Because I went to law school. And it has been only six months.

It felt like a thousand years.
It tired more than you could possibly imagine.
They were all right. You sacrifice. A lot.

My life has categorically changed; my schedule and lifestyle, completely gone haywire. Sometimes I would be thankful, often times I would feel bad that I don't get to do the things I used to and what I love, most of the time, became just next to my demanding priorities. Nonetheless, I always choose to be grateful. We make choices... although admittedly, the stage where I'm at right now, to be honest, is just dramatically hard and drastic.

Looking at these photos, I miss my old life. The free and reckless spirit roaming and sailing with the sea and making my way to the uninhibited land of possibilities where I can smell danger and exhale fearlessness. I need to feel some breeze. I just wanna go back...

where the only order I know is the sun inevitably setting itself into the hungry sea...


where your guts are literally put to the test...


and when the bright future I know comes from the sunlight I love, and I terribly miss.



Where your personal glory is defined with what you're good at...

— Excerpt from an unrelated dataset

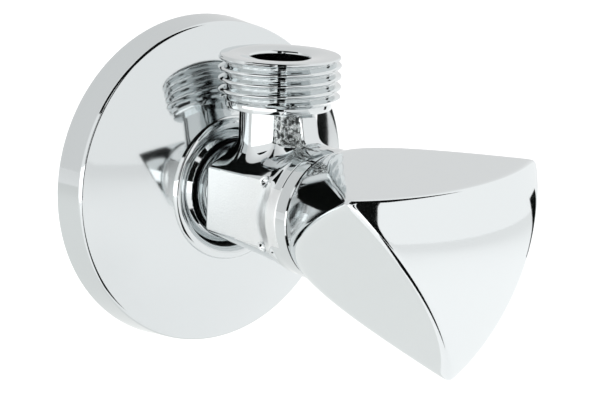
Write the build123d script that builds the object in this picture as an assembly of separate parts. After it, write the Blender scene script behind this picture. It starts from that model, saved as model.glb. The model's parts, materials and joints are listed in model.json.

Where you can be who you are, wear nothing and be anything...


to that moment when you feel you are the master of the universe, the queen of your own world...


where the only pressure you feel is delivered by that treacherous ocean...


to those moments when the chills and nervousness you feel are most welcome...


where you are the judge of your own survival... and to your hands only you will fail...



When and where life has been easy.
BECAUSE WE ALL NEED TO BREATHE.

I am so tired.

xoxo, supergixx


Photos taken during my last surfing trip to Bagasbas Beach, lying in the Southern Province of Camarines Norte, one of the premiere surfing areas in Luzon Island, Philippines.